しかし、フェルズ・ポイントの真の魅力は夜にあります。ザ・ホース・ユー・ケイム・イン・オン・サルーンは1775年創業のアメリカ最古のパブの一つで、エドガー・アラン・ポーも通ったという由緒ある店です。地ビールとウイスキーの品揃えが充実しており、地元のミュージシャンによるライブ演奏も楽しめます。
意外と知らない!ボルチモア観光の注意点
ボルチモア観光で最も重要なのは、エリアの選び方です。インナーハーバー周辺、フェルズ・ポイント、フェデラル・ヒルは比較的安全ですが、これらの観光地から少し外れると治安が急激に悪化する地域があります。
特に夜間の一人歩きは避け、観光地間の移動にはタクシーやUberを利用することをおすすめします。Uberの場合、インナーハーバーからフェルズ・ポイントまで約8ドル、所要時間は10分程度です。

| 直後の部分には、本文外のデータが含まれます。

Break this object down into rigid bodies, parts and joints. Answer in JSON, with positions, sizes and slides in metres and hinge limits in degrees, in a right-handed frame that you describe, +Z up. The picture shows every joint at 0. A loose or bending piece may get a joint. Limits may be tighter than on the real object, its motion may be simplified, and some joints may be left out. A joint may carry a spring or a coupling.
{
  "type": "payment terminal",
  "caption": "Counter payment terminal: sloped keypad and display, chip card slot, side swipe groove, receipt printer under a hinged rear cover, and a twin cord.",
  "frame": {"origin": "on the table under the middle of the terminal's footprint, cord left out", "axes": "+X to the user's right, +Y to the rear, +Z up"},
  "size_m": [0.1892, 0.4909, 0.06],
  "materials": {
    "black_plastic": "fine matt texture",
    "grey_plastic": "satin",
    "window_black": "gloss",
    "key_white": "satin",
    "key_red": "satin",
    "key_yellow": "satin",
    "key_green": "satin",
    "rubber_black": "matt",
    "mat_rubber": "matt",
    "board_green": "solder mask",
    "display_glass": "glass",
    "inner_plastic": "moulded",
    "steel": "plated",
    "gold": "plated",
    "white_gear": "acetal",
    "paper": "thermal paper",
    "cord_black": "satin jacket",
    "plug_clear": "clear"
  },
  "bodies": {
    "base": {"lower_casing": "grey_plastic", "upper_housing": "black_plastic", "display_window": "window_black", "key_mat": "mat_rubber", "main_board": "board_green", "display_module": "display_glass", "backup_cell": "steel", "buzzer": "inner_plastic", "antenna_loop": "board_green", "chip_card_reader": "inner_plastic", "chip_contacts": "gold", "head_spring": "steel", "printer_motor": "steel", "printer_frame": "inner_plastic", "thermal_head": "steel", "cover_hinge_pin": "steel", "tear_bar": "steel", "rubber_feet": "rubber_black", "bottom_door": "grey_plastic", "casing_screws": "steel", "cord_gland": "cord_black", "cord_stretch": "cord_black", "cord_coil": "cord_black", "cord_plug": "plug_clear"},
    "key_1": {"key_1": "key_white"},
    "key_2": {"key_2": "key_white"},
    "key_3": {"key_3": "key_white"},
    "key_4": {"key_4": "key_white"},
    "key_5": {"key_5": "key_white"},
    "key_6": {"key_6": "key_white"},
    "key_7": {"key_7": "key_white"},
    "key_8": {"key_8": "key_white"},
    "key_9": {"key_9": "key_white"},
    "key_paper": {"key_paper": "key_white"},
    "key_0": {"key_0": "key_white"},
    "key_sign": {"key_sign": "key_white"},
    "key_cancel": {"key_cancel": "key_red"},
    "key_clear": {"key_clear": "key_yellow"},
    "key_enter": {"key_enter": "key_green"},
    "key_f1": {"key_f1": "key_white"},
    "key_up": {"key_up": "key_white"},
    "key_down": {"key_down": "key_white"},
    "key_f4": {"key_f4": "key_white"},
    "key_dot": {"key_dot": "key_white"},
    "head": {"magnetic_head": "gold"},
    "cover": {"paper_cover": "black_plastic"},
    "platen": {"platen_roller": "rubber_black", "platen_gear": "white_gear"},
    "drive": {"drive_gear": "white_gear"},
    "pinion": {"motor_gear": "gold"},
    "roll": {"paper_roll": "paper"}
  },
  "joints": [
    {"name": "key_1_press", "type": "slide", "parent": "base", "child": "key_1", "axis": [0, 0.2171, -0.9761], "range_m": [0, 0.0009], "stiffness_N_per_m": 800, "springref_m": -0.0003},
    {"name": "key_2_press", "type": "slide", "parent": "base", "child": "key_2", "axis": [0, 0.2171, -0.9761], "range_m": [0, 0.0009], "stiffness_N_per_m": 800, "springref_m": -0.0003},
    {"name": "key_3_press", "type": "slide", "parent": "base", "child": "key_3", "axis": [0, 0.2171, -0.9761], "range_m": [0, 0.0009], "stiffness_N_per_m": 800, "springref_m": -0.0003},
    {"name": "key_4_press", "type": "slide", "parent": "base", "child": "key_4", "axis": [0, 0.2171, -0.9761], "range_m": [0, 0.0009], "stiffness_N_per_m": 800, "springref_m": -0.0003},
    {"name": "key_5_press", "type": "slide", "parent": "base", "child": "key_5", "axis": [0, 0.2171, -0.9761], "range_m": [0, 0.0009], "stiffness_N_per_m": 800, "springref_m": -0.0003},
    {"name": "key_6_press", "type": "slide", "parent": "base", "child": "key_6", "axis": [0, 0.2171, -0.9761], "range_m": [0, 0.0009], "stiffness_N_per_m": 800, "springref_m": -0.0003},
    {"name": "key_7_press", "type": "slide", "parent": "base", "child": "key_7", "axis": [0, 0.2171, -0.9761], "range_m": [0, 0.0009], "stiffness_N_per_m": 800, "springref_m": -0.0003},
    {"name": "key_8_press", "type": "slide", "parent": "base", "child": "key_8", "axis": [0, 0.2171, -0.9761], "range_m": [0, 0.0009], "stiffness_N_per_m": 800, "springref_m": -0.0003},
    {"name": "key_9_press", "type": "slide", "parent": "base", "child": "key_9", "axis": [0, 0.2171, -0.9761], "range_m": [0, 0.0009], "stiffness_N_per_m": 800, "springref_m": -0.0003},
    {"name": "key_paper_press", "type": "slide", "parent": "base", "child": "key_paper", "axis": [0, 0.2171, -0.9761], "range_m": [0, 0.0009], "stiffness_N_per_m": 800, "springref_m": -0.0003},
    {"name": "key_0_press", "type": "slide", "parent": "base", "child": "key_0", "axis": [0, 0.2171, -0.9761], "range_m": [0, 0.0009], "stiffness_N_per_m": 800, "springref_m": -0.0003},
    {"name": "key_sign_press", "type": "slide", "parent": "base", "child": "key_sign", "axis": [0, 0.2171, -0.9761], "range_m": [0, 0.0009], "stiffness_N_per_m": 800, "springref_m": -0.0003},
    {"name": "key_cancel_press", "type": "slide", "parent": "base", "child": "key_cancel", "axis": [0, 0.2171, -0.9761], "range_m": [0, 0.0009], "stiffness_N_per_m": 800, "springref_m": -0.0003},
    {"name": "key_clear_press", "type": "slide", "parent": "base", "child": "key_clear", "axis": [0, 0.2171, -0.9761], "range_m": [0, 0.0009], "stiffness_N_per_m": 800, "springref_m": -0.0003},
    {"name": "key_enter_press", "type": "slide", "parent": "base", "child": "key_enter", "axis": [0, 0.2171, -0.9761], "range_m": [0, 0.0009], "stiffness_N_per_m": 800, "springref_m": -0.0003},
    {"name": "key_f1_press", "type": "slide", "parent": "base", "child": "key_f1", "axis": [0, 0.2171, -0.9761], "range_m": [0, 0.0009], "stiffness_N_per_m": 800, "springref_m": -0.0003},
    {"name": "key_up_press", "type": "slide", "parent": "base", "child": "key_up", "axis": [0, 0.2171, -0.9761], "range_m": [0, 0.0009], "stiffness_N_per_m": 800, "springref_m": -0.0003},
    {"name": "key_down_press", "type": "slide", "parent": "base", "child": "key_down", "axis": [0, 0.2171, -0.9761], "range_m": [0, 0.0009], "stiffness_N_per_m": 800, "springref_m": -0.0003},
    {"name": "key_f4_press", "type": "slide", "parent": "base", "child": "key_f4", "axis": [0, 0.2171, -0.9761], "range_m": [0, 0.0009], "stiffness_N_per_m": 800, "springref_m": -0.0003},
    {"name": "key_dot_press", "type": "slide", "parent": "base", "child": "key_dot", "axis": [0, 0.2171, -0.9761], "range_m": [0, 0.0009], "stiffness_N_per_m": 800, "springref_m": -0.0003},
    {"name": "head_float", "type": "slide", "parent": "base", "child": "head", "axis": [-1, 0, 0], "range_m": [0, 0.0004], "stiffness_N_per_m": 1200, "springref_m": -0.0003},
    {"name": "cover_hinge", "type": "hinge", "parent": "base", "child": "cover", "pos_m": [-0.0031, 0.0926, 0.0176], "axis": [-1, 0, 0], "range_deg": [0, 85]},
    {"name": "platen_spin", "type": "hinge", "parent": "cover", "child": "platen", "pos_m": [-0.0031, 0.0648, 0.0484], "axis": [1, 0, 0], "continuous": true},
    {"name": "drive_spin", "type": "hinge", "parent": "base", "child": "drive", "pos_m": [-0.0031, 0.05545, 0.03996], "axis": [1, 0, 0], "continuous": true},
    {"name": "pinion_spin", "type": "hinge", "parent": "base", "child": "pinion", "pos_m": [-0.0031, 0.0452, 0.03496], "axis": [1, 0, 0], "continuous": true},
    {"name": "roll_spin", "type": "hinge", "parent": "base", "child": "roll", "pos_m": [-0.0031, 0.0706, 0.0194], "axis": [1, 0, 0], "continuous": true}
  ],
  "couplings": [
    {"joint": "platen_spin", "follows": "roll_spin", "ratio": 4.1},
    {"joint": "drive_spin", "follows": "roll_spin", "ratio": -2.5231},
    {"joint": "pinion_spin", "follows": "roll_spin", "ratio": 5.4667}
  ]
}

また、ボルチモアの公共交通機関であるメトロサブウェイやライトレールは、観光地へのアクセスには限定的です。BWI空港からインナーハーバーまでは、ライトレールで約45分、料金は1.90ドルですが、最寄り駅からハーバーまでは徒歩15分ほど歩く必要があります。
レンタカーを借りるべき?
ボルチモア市内の観光スポットは比較的コンパクトにまとまっているため、レンタカーは必須ではありません。ただし、郊外のボルチモア美術館(無料、開館時間10:00-17:00)やフォート・マクヘンリーを効率よく回りたい場合は、レンタカーがあると便利です。駐車料金は1日15-20ドル程度が相場です。
ボルチモアは決して派手な観光地ではありませんが、アメリカの歴史と文化を肌で感じることができる貴重な街です。大都市とは異なる、どこか懐かしい人間味あふれる雰囲気の中で、きっと忘れられない旅の思い出を作ることができるでしょう。